Preparing one column each month means leaving behind many worthy stories. So as 2018 expires, here’s a hit parade of people and organizations deserving of a full tribute this year:

▪  The residents of the Blue Heaven Trailer Park in Boise. Their intelligent, witty and compelling protest of a proposed fuel depot next door prompted the Planning and Zoning Commission to take their side – a brave decision by the commission. Were he around to update his 1943 “Freedom of Speech” painting, Norman Rockwell could illustrate that democracy is still very much alive using this one story.

▪  The Boise Bike Project. Engaging prison inmates to recondition bicycles for refugees this year was surely one of the smartest of this organization’s many contributions over the years.

▪  The St. Vincent de Paul Society. In 2018 the society and cooperating churches welcomed back into the Treasure Valley 576 newly released state prisoners. It does this in a home-visit, faith-based way. And surely this compassion in action is vastly more cost-effective than the state’s expensive criminal justice system.

▪  Andy Scoggins. This Albertsons executive and his wife refused to sell to CVS the apartments they own near 16th and State Street in Boise when the drugstore giant came calling. Instead, rents will remain low for dozens of tenants, while rising rapidly elsewhere as California corporations swoop into Boise.

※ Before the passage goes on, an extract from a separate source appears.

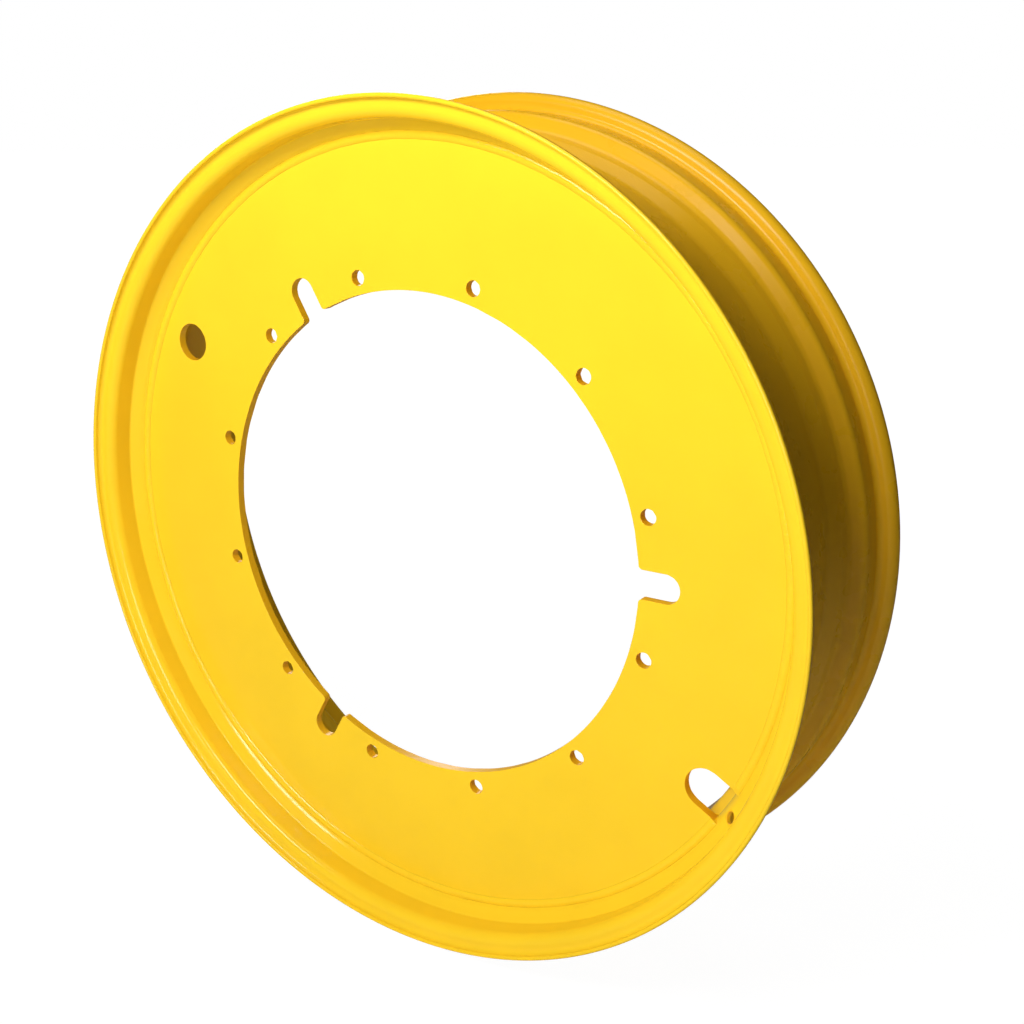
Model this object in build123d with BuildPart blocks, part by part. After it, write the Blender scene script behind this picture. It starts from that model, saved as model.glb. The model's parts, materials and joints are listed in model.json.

▪  Nampa Republican Rep. Christy Perry. When criticized for championing medical insurance for the uninsured via Medicaid expansion, Perry told the Idaho House: “I don’t give a damn what anyone thinks of me. I am here to represent my people ... who have cried” to have some progress made on health care. Idahoans overwhelmingly supported her cause in November.

▪  Caldwell Mayor Garret Nancolas. Since taking office in 1997, Nancolas has transformed Caldwell from one of the worst cities in Idaho to a job-rich, vibrant community. This year made clear that Caldwell’s downtown is rocking and its industrial zones thriving.

▪  The United Way of Treasure Valley. United Ways typically just give out grants in useful but often scattershot fashion. This one digs deep into big problems and takes the lead. Example: Working with the city of Caldwell, its school system and the YMCA, a consortium is steadily improving everything from early childhood education to college readiness for Caldwell children and families often left behind. Boise’s most challenged schools are benefiting as well.